On December 10, 1963, Greek diplomat and poet Giorgos Seferis was awarded the Nobel Prize for Literature by King Gustav of Sweden. Seferis was the first Greek to receive the esteemed award.

Seferis’ poetry became known internationally in the 1950’s. He was nominated twice, in 1955 and 1961, before finally receiving the coveted prize.

The October 24, 1963 telegraph from the Swedish Academy announced that Seferis had won the prize “for his wonderful lyrical style, inspired by a deep feeling for the Greek cultural ideal”.

Seferis, who at the time was bedridden at home because of ill health, said that “By selecting a Greek poet for the Nobel Prize, I think the Swedish Academy wanted to express its solidarity with the living, spiritual Greece.”

He went on to add “the Greece for which so many generations have fought, trying to keep its long cultural tradition alive. I also think that the Swedish Academy wanted to show that today’s humanity also needs poetry – from all peoples – and the Greek spirit.”

Seferis was competing for that year’s Nobel in a field of stellar writer including literary giants such as Irish playwright Samuel Beckett, English-American poet W.H. Auden and Chilean poet Pablo Neruda.

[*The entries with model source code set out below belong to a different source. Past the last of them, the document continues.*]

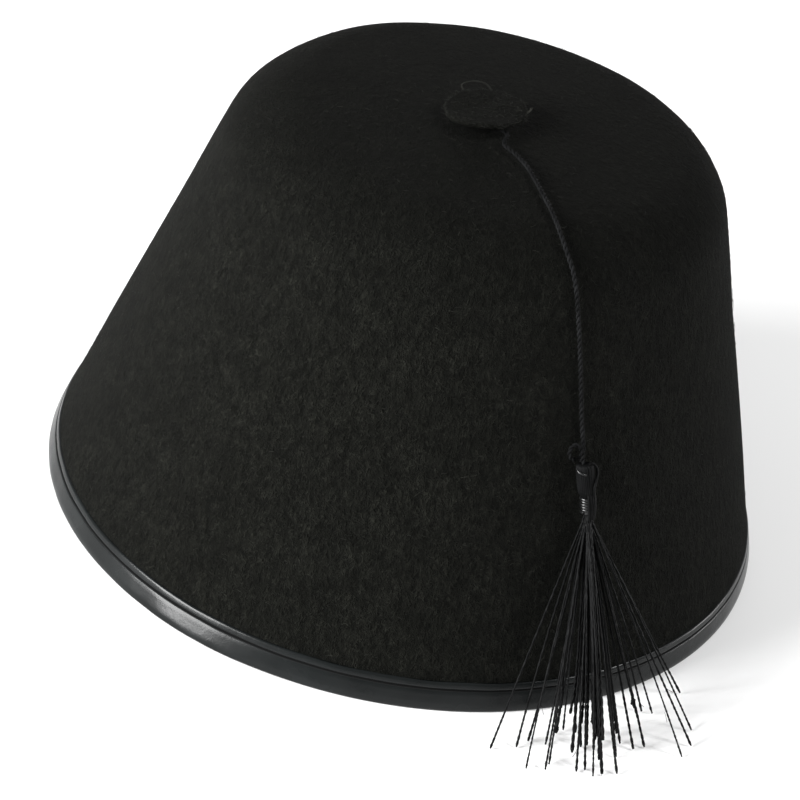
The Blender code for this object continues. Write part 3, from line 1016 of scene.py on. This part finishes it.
class FEZ_OT_binding(bpy.types.Operator):
    """The folded vinyl strip round the edge, with a fine groove under its lip."""

    bl_idname = "fez.binding"
    bl_label = "Edge binding"

    def execute(self, context):
        sizes, colours = context.scene.fez_sizes, context.scene.fez_colours
        add_piece("vinyl_binding", self.strip(sizes), vinyl_finish(colours), ("edge_binding",))
        return {"FINISHED"}

    def section(self, sizes):
        """The strip's section as (out from the wall's line, height) points."""
        thick = BINDING_THICKNESS
        felt_outside = GAP - FELT_PRESSED
        inner = -sizes.felt_thickness - GAP
        face = felt_outside + thick
        top, groove, half = BINDING_OUTER_HEIGHT, GROOVE_HEIGHT, thick / 2
        points = arc((felt_outside + half, top - half), half, 180.0, 20.0, 7)
        for below, sunk in LIP_AND_GROOVE:
            points.append((face - GROOVE_DEPTH * sunk, groove - below))
        fold = BINDING_FOLD_HEIGHT
        points += [(face, fold * 1.3)]
        for out, height in arc((0.0, 0.0), 1.0, 0.0, -90.0, 8):
            points.append((felt_outside + thick * out, fold * (1 + height)))
        points += arc((inner - thick + 0.0006, 0.0006), 0.0006, -90.0, -180.0, 4)
        points += [(inner - thick, BINDING_INNER_HEIGHT * 0.5)]
        points += arc((inner - half, BINDING_INNER_HEIGHT - half), half, 180.0, 0.0, 6)
        points += [(inner, thick), (felt_outside, thick)]
        return points

    def strip(self, sizes):
        profile = [wall_at(height, out) for out, height in self.section(sizes)]
        bm = turned(profile, BINDING_STEPS, closed=True)
        for vert in bm.verts:
            around = Vector((vert.co.x, vert.co.y, 0)).normalized()
            height = vert.co.z
            lip = max(height - GROOVE_HEIGHT, 0.0) / (BINDING_OUTER_HEIGHT - GROOVE_HEIGHT)
            vert.co.z += lip * LIP_WAVE * noise.noise(around * 9.0 + Vector((0, 0, 4.0)))
            proud = vert.co.xy.length - wall_at(height, -FELT_PRESSED * 0.5)[0]
            if proud > 0 and height > 0.0003:
                turn, spread, flare = BINDING_FLARE
                off = math.degrees(math.atan2(around.x, -around.y)) - turn
                flare *= math.exp(-((off / spread) ** 2)) * max(1.0 - height / GROOVE_HEIGHT, 0.0)
                wave = FACE_WAVE * noise.noise(around * 12.0 + Vector((0, 0, height * 150.0)))
                vert.co += around * (flare + wave)
        bmesh.ops.scale(bm, vec=(1, OVALITY, 1), verts=bm.verts)
        return mesh_from(bm)


# ---- the button ----


class FEZ_OT_button(bpy.types.Operator):
    """The felt button on the crown's top, with the fuzz of its cut edge."""

    bl_idname = "fez.button"
    bl_label = "Button"

    def execute(self, context):
        colours = context.scene.fez_colours
        add_piece("felt_button", self.disc(), felt_finish(colours), ("top_button",))
        add_piece("button_fuzz", self.fuzz(), fibre_finish(colours))
        return {"FINISHED"}

    def hand_cut(self, place):
        """Where a point of an even disc lies on this one: stretched, curled up at its edge and sloping."""
        angle = math.atan2(place.x, -place.y)
        share = min(place.xy.length / BUTTON_RADIUS, 1.0)
        curl = (0.0005 * math.cos(angle - 0.4) ** 2 + 0.0002 * math.sin(3 * angle + 1.0)) * share**2
        ragged = 1.0 + 0.025 * share * noise.noise(Vector((math.sin(angle), math.cos(angle), 0.3)) * 2.4)
        flat = place.xy * ragged
        along, across = BUTTON_LONG_WAY.dot(flat), BUTTON_LONG_WAY.orthogonal().dot(flat)
        flat += BUTTON_LONG_WAY * along * BUTTON_STRETCH[0]
        flat += BUTTON_LONG_WAY.orthogonal() * across * BUTTON_STRETCH[1]
        return Vector((*flat, place.z + curl + BUTTON_SLOPE.dot(flat)))

    def disc(self):
        under = APEX_HEIGHT + BUTTON_LIFT
        top = under + BUTTON_THICKNESS
        edge = BUTTON_THICKNESS / 2
        rim = arc((BUTTON_RADIUS - edge, (under + top) / 2), edge, 90.0, -90.0, 8)
        upper = [(BUTTON_RADIUS * share, top) for share in (0.0, 0.15, 0.3, 0.45, 0.6, 0.75, 0.86)]
        lower = [(BUTTON_RADIUS * share, under) for share in (0.8, 0.6, 0.4)]
        foot = [(BUTTON_FOOT_RADIUS, under - GAP)]
        foot += [(BUTTON_FOOT_RADIUS * 0.9, APEX_HEIGHT - 0.0002), (0, APEX_HEIGHT - 0.0002)]
        bm = turned(upper + rim + lower + foot, BUTTON_STEPS)
        noise.seed_set(NOISE_SEED)
        for vert in bm.verts:
            if vert.co.z > under - 0.0001:
                vert.co = self.hand_cut(vert.co) + noise.noise_vector(vert.co * 420.0) * 0.00022
        bmesh.ops.translate(bm, vec=(*BUTTON_CENTRE, 0.0), verts=bm.verts)
        return mesh_from(bm)

    def fuzz(self):
        """The fibres that stand off the cut edge, those that lie on the top, and a few longer wisps."""
        rng = random.Random(21)
        fibres = fibre_shapes()
        bm = bmesh.new()
        middle = Vector((*BUTTON_CENTRE, APEX_HEIGHT + BUTTON_LIFT + BUTTON_THICKNESS / 2))
        edge = BUTTON_THICKNESS / 2
        for _ in range(EDGE_FIBRES):
            angle = rng.uniform(0.0, math.tau)
            around = Vector((math.sin(angle), -math.cos(angle), 0.0))
            tilt = rng.uniform(-0.2, 1.1)
            normal = (around * math.cos(tilt) + Vector((0, 0, 1)) * math.sin(tilt)).normalized()
            place = middle + self.hand_cut(around * (BUTTON_RADIUS - edge) + normal * edge * 0.95)
            along = around.cross(normal) * rng.choice((-1, 1)) + around * rng.uniform(-0.2, 0.6)
            along = (along - along.dot(normal) * normal).normalized()
            scale, lift = rng.uniform(0.3, 0.9), rng.uniform(0.0, 0.7)
            lay_fibre(bm, rng, fibres, place, along, normal, scale, lift)
        for _ in range(TOP_FIBRES):
            angle, reach = rng.uniform(0.0, math.tau), BUTTON_RADIUS * math.sqrt(rng.uniform(0.0, 0.8))
            place = middle + self.hand_cut(Vector((math.sin(angle) * reach, -math.cos(angle) * reach, edge)))
            along = Quaternion((0, 0, 1), rng.uniform(0, math.tau)) @ Vector((1, 0, 0))
            lay_fibre(bm, rng, fibres, place, along, Vector((0, 0, 1)), rng.uniform(0.4, 1.1))
        clear_shapes(fibres)
        routes = []
        for wisp in BUTTON_WISPS:
            for _ in range(WISP_HAIRS):
                stray = random_unit(rng) * WISP_SPREAD
                points = smooth_route([tuple(middle + Vector(point) + stray) for point in wisp], 16)
                routes.append([(point + random_unit(rng) * 0.00003, 0.00006) for point in points])
        return joined([mesh_from(bm, facing=False), tubes(routes)])


class FEZ_PT_panel(bpy.types.Panel):
    """Lists the pieces of the hat, with the sizes and colours that they take."""

    bl_idname = "FEZ_PT_panel"
    bl_label = "Fez Hat"
    bl_space_type = "VIEW_3D"
    bl_region_type = "UI"
    bl_category = "Fez"

    def draw(self, context):
        for group in (context.scene.fez_sizes, context.scene.fez_colours):
            box = self.layout.box()
            for name in group.__annotations__:
                box.prop(group, name)
        for operator in PIECES:
            self.layout.operator(operator.bl_idname)


PIECES = (FEZ_OT_stage, FEZ_OT_cord, FEZ_OT_tassel, FEZ_OT_crown, FEZ_OT_binding, FEZ_OT_button)
CLASSES = (FezSizes, FezColours, *PIECES, FEZ_PT_panel)


def register():
    for item in CLASSES:
        bpy.utils.register_class(item)
    bpy.types.Scene.fez_sizes = PointerProperty(type=FezSizes)
    bpy.types.Scene.fez_colours = PointerProperty(type=FezColours)


def unregister():
    del bpy.types.Scene.fez_colours
    del bpy.types.Scene.fez_sizes
    for item in reversed(CLASSES):
        bpy.utils.unregister_class(item)


def main():
    register()
    bpy.ops.fez.stage()
    bpy.ops.fez.cord()
    bpy.ops.fez.tassel()
    bpy.ops.fez.crown()
    bpy.ops.fez.binding()
    bpy.ops.fez.button()


if __name__ == "__main__":
    main()
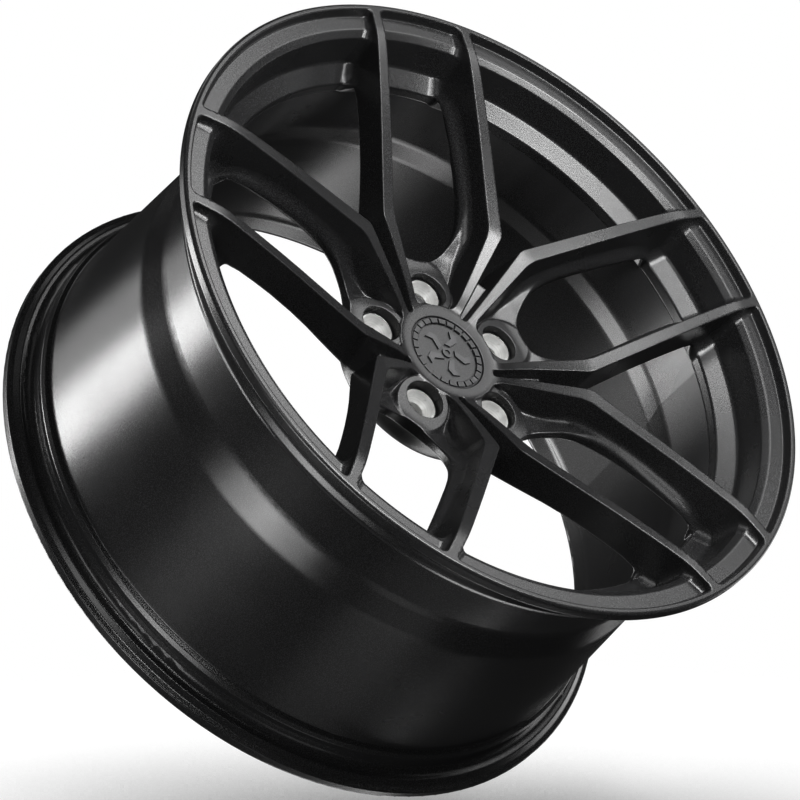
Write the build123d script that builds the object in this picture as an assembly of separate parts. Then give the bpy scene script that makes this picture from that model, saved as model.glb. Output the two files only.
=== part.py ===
from build123d import *
import math
import os

os.makedirs("parts", exist_ok=True)

# ---------------------------------------------------------------- driving dimensions, mm
# Working frame while drawing: x across, y up through lug 1, z outboard.
# At the end each solid is turned so that the wheel axis is Y, outboard is -Y and lug 1 is +Z.
R_FLANGE = 261.0          # outer radius of both flanges
R_BEAD = 243.7            # bead seat radius, 19 inch
H_FLANGE = 120.65         # half of the 9.5 inch rim width
H_FACE = 133.35           # half of the overall width
N_LUG = 5
PCD = 112.0
R_BOLT = 7.5              # bolt hole
H_PAD = 25.0              # mounting pad, offset 25 outboard of the rim centre plane
R_PAD = 72.5
H_HUB = 60.6              # hub face round the cap
R_HUB_DISC = 41.0
R_CENTRE_BORE = 36.55
H_CENTRE_BORE = 48.0
R_CAP_BORE = 28.75
R_CAP_RECESS = 31.2
H_CAP_RECESS = 56.0
R_SPIGOT = 33.3           # inner radius of the hub-centric ring

H_LAND = 126.25           # flat land just inside the lip
R_LIP_IN = 255.95
R_LAND_IN = 241.9
R_CHAMFER_IN = 236.9
H_CHAMFER = 122.5
R_LEDGE_IN = 217.6
H_LEDGE_IN = 92.3
H_PART = 84.0             # parting face between face forging and barrel

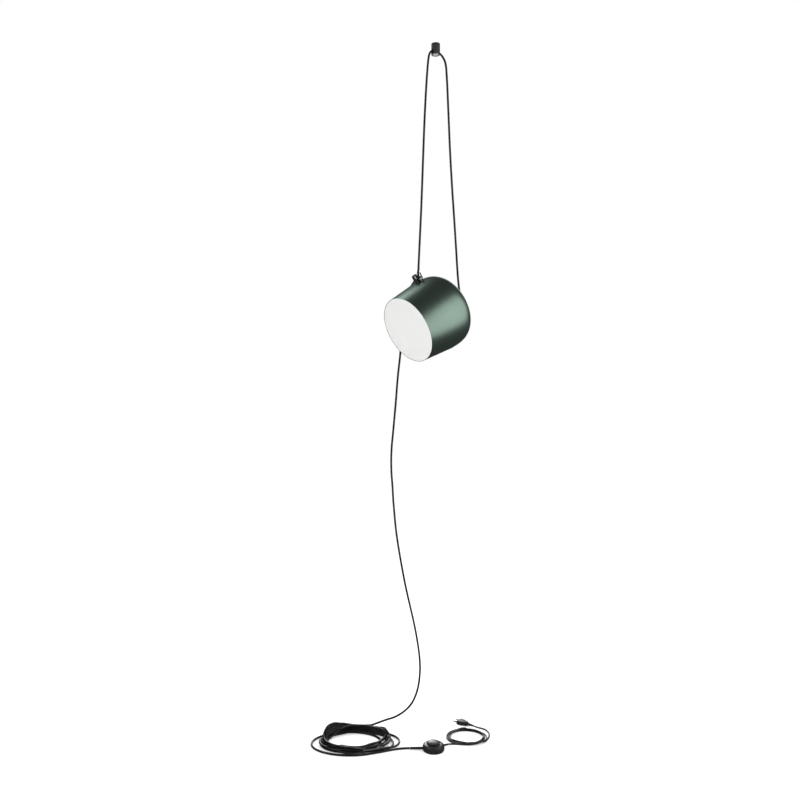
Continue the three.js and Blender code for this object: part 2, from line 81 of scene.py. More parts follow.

However, the news of the great award was not received enthusiastically. The newspaper headlines concerned the upcoming elections on November 3 as well as the ongoing battles between the Centrists Union and the right-wing ERE.

The Left, for their part, would probably have preferred that leftist Pablo Neruda receive the great prize.

At the December 10th ceremony at Stockholm City Hall, Seferis spoke about the direct and unbroken continuity of the Greek language from antiquity to the present age.

He stated, “I belong to a small country. A stone cape in the Mediterranean, which has no other good than the struggle of its people, the sea, and the sunlight. Our country is small, but its tradition is enormous and … it was delivered to us without interruption.

“People never ceased to speak the Greek language. It had its alterations, like everything that is alive, bu there are no gaps in its existence…” he noted.

He also referred to the necessity and function of poetry in the modern world, saying “It is important that Sweden wished to honor this poetry, and all poetry in general, even when it addresses a limited number of people’”

Seferis concluded by saying that “I believe that this modern world we live in, full of fear and anxiety, is in need of poetry.”